**Aim**
Repeat exactly the lines of the listing below, please, starting with the first and ending with the line containing "edge_bevel_depth = 0.22"; leave out the rest.

**Information supplied**
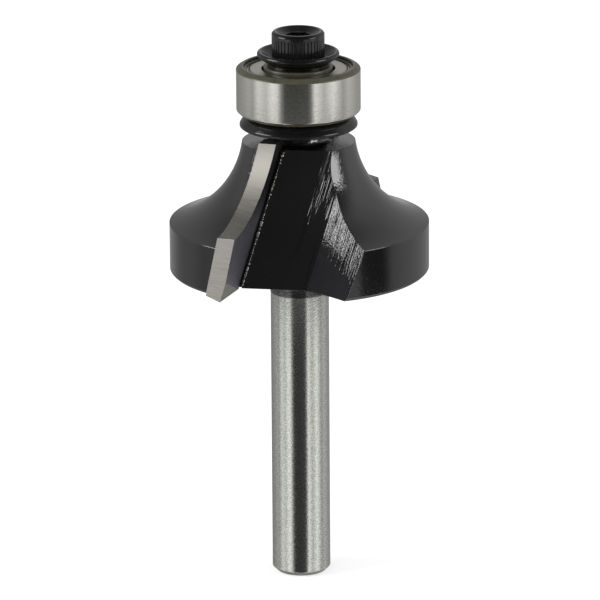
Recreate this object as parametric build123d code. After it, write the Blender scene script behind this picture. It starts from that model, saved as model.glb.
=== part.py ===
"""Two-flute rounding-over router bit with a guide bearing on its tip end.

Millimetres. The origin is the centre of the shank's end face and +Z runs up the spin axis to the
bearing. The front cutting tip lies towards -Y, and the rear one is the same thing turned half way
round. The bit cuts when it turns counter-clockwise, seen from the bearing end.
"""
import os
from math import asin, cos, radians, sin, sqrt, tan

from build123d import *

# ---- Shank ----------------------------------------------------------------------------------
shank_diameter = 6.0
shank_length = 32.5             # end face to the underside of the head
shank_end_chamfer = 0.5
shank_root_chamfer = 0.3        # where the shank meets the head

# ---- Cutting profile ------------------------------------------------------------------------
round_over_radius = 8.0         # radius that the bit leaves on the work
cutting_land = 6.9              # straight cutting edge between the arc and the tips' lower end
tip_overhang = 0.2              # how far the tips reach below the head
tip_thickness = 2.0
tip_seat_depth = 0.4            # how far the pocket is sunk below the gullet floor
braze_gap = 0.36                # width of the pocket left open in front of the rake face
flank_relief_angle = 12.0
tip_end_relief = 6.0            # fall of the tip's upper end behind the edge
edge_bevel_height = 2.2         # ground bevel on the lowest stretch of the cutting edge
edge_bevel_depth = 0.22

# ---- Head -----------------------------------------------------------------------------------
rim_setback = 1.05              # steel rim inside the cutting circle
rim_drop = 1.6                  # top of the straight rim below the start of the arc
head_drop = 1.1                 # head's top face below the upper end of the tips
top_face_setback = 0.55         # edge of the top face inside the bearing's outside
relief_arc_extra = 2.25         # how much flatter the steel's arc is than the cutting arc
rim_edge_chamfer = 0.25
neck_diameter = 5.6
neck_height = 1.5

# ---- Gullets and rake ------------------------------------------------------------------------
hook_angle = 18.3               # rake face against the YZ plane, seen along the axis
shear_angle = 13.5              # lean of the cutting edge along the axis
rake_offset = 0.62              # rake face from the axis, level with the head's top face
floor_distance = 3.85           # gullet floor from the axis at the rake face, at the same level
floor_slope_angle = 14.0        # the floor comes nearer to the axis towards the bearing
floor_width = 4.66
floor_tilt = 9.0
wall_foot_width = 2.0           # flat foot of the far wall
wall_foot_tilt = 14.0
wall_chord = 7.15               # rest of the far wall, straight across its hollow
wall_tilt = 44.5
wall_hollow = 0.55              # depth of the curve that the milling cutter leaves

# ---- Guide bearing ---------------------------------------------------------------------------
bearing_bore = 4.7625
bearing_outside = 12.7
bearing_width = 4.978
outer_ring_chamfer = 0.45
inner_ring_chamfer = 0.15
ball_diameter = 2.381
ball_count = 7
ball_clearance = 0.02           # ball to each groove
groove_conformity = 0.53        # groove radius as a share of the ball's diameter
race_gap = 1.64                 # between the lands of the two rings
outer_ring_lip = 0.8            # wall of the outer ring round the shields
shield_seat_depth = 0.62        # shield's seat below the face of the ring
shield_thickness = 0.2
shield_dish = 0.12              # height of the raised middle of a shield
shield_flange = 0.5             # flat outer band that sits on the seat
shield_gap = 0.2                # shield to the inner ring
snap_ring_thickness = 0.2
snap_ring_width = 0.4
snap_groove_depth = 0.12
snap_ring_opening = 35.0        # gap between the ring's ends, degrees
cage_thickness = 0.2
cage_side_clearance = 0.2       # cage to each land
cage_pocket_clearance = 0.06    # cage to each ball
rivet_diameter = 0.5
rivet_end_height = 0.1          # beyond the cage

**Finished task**
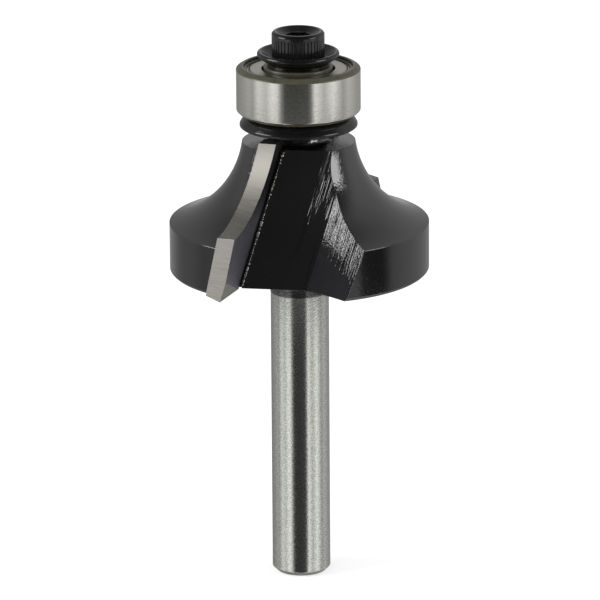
Recreate this object as parametric build123d code. After it, write the Blender scene script behind this picture. It starts from that model, saved as model.glb.
=== part.py ===
"""Two-flute rounding-over router bit with a guide bearing on its tip end.

Millimetres. The origin is the centre of the shank's end face and +Z runs up the spin axis to the
bearing. The front cutting tip lies towards -Y, and the rear one is the same thing turned half way
round. The bit cuts when it turns counter-clockwise, seen from the bearing end.
"""
import os
from math import asin, cos, radians, sin, sqrt, tan

from build123d import *

# ---- Shank ----------------------------------------------------------------------------------
shank_diameter = 6.0
shank_length = 32.5             # end face to the underside of the head
shank_end_chamfer = 0.5
shank_root_chamfer = 0.3        # where the shank meets the head

# ---- Cutting profile ------------------------------------------------------------------------
round_over_radius = 8.0         # radius that the bit leaves on the work
cutting_land = 6.9              # straight cutting edge between the arc and the tips' lower end
tip_overhang = 0.2              # how far the tips reach below the head
tip_thickness = 2.0
tip_seat_depth = 0.4            # how far the pocket is sunk below the gullet floor
braze_gap = 0.36                # width of the pocket left open in front of the rake face
flank_relief_angle = 12.0
tip_end_relief = 6.0            # fall of the tip's upper end behind the edge
edge_bevel_height = 2.2         # ground bevel on the lowest stretch of the cutting edge
edge_bevel_depth = 0.22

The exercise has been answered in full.